- _Goal of the exercise_:
Count every line that has "from" in it and give the total, nothing more.
::::
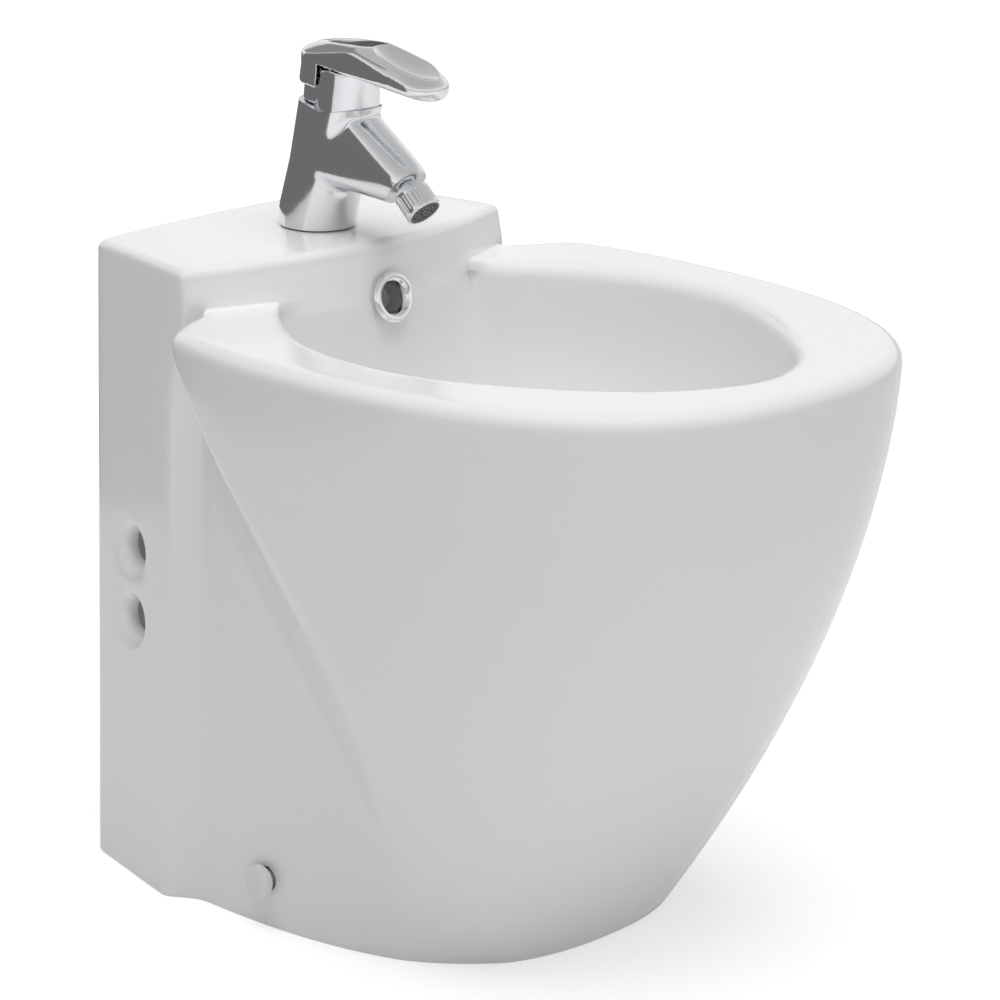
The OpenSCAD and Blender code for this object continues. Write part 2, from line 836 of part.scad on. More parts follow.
module handle_outside() {
    // rear skirt
    hull() {
        translate([-skirt_rear + skirt_half, 0, skirt_z]) disc(skirt_half, 1);
        translate([-skirt_rear + skirt_half + 1, 0, 112]) disc(skirt_half - 0.4, 2);
    }
    // cap over the neck
    hull() {
        translate([-skirt_rear + skirt_half, 0, lip_z - 2]) disc(skirt_half, 7);
        translate([-15, 0, 120]) disc(12, 1.5);
        translate([22, 0, lip_z + 1]) disc(19, 11);
        translate([18, 0, 123]) disc(16, 4.5);
    }
    // paddle
    hull() {
        translate([22, 0, lip_z + 2]) disc(18.6, 10);
        translate([22, 0, 123]) disc(16, 4.5);
        translate([55, 0, 113]) disc(20.5, 10.5);
        translate([55, 0, 111]) disc(17, 15.6);
        translate([69, 0, 112]) disc(17, 8);
        translate([70.5, 0, 110.6]) disc(12.5, 12.4);
    }
}

module lever_handle() {
    color(chrome) at_neck(0) difference() {
        handle_outside();
        // space for the neck and for the skirt to drop as the lever lifts
        difference() {
            translate([0, 0, skirt_z - 1]) hull() {
                translate([-skirt_rear + skirt_half, 0, 0]) disc(skirt_half - handle_wall, 21);
                translate([-skirt_rear + skirt_half + 10, 0, 0]) disc(skirt_half - handle_wall, 21.5);
                translate([7, 0, 0]) disc(20, 20);
            }
            translate([-6.5, -7.5, pivot + 12]) cube([13, 15, 30]);
        }
        // the skirt's sides stop behind the neck
        translate([-15, -40, skirt_z - 1]) cube([60, 80, lip_z - skirt_z + 1]);
        // socket of the stem and its grub screw
        translate([-stem_half - 0.05, -stem_half - 0.05, pivot - 4])
            cube([2 * stem_half + 0.1, 2 * stem_half + 0.1, stem_top - pivot + 4.1]);
        grub_axis() translate([0, 0, -1]) cylinder(r = grub_r, h = 40);
        // finger dish in the paddle's top
        translate([54, 0, 140]) rotate([0, 5, 0]) scale([1.8, 0.9, 1]) sphere(r = 18, $fn = 40);
    }
}

grub_r = 2.2;
grub_z = 115.2;
grub_slope = 11;

// The grub screw enters from ahead, just above the neck's cover, and bears on the stem
module grub_axis() {
    translate([stem_half, 0, grub_z]) rotate([0, 90 + grub_slope, 0]) children();
}

module grub_screw() {
    color(steel) at_neck(0) grub_axis() difference() {
        translate([0, 0, 0.6]) cylinder(r = grub_r, h = 8);
        translate([0, 0, 5]) cylinder(r = 1 / cos(30), h = 5, $fn = 6);
    }
}

module index_cap() {
    color("steelblue") at_neck(0) grub_axis() translate([0, 0, 14.5]) cylinder(r = grub_r - 0.1, h = 4.5);
}

// ---------- nozzle ----------

ball_r = 8;
ball_z = 6;
cup_r = 9.6;

module nozzle_stub() {
    color(chrome) at_nozzle(0) difference() {
        union() {
            translate([0, 0, -stub_in]) cylinder(r = stub_thread_r, h = stub_in);
            translate([0, 0, -0.1]) cylinder(r = 5.4, h = 4);
            translate([0, 0, ball_z]) sphere(r = ball_r);
        }
        translate([0, 0, -stub_in - 1]) cylinder(r = 3.2, h = 40);
        translate([0, 0, ball_z + 6]) cylinder(r = 10, h = 10);
    }
}

module stub_washer() {
    color(rubber) at_nozzle(-stub_in - washer_t) ring(stub_thread_r - 0.1, 5, washer_t);
}

module ball_ring() {
    color(plastic) at_nozzle(ball_z) difference() {
        intersection() {
            sphere(r = cup_r);
            translate([0, 0, -3.5]) cylinder(r = cup_r + 1, h = 6);
        }
        sphere(r = ball_r + 0.05);
    }
}

nozzle_low = 22.5;
nozzle_top = 3;

module nozzle_head() {
    color(chrome) at_nozzle(0) difference() {
        rotate_extrude() polygon([[cup_r - 1, nozzle_top], [nozzle_r - 1.4, nozzle_top],
            [nozzle_r - 0.4, nozzle_top + 2.2], [nozzle_r, nozzle_top + 3], [nozzle_r, nozzle_low - 1],
            [nozzle_r - 0.8, nozzle_low], [nozzle_r - 1.6, nozzle_low], [nozzle_r - 1.6, ball_z + 7.5],
            [cup_r - 1, ball_z + 7.5]]);
        translate([0, 0, ball_z]) sphere(r = cup_r + 0.05);
        translate([0, 0, ball_z]) cylinder(r = cup_r + 0.05, h = 8);
        for (a = [0 : 15 : 345]) rotate(a) translate([nozzle_r + 0.55, 0, 9]) cylinder(r = 0.9, h = 9);
    }
}

module nozzle_seal() {
    color(rubber) at_nozzle(ball_z + 5) ring(cup_r, 6.6, 1.6);
}

module aerator() {
    color("darkgray") at_nozzle(ball_z + 7.6) difference() {
        cylinder(r = nozzle_r - 1.7, h = nozzle_low - ball_z - 8.4);
        for (row = [1 : 3], k = [0 : 6 * row - 1]) rotate(360 * k / (6 * row))
            translate([2.6 * row, 0, -1]) cylinder(r = 0.8, h = 20);
    }
}

ceramic_body();
overflow_ring();
floor_brackets();
side_screws();
side_sleeves();
screw_caps();
waste_flange();
flange_gasket();
cone_gasket();
waste_nut();
plug_cap();
plug_seal();
plug_stem();
click_barrel();
click_spring();
trap_inlet_nut();
trap_inlet_seal();
dip_tube();
trap_body();
trap_cup();
trap_cup_seal();
outlet_nut();
outlet_seal();
outlet_pipe();
tap_body();
tap_gasket();
tap_stud();
clamp_rubber();
clamp_plate();
stud_nut();
cartridge();
cartridge_seals();
cartridge_nut();
stem_carrier();
neck_cover();
lever_stem();
stem_pin();
lever_handle();
grub_screw();
index_cap();
nozzle_stub();
stub_washer();
ball_ring();
nozzle_head();
aerator();
nozzle_seal();
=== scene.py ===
"""Floor-standing bidet: the looks of its pieces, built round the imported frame.

Sizes in this file are millimetres unless a name says otherwise. +Z is up, the wall is at +Y.
In names, D is a distance from the wall, Z a height above the floor and X one from the middle.
"""
import math

import bmesh
import bpy
from mathutils import Matrix, Vector


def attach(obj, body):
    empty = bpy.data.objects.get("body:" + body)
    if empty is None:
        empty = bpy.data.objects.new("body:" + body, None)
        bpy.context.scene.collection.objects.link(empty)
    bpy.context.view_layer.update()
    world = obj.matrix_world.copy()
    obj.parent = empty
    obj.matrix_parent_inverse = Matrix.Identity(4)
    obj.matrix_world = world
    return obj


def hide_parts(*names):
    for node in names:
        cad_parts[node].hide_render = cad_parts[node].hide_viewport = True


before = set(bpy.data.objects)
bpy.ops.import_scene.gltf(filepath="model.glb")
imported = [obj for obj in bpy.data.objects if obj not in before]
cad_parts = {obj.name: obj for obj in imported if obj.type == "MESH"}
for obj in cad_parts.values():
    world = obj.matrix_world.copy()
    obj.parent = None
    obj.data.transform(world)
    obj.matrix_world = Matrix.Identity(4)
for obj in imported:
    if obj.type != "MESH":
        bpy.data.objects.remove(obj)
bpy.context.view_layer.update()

bl_info = {
    "name": "Floor-standing bidet",
    "version": (1, 0, 0),
    "blender": (4, 5, 0),
    "location": "View3D > Sidebar > Bidet",
    "description": "Models the ceramic, tap, waste and trap of a floor-standing bidet",
    "category": "Add Mesh",
}

MM = 0.001
SEAM = 0.02 * MM
DEPTH = 522.0
WALL = 13.0
RIM_Z = 400.0
DECK_Z = 429.0
WASTE_D = 265.0
TAP_D = 83.0
TAP_Z = 430.0
TAP_HOLE_R = 17.5
FIXING_D = 182.0
FIXING_Z = 32.5
FIXING_X = 145.0
OVERFLOW_D = 156.0
OVERFLOW_Z = 392.0
OVERFLOW_LEAN = 13.0
PLUG_Z = 264.5


# ---------- numbers and small helpers ----------

def mix(a, b, k):
    return a + (b - a) * k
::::
- _Solution for this problem_:
4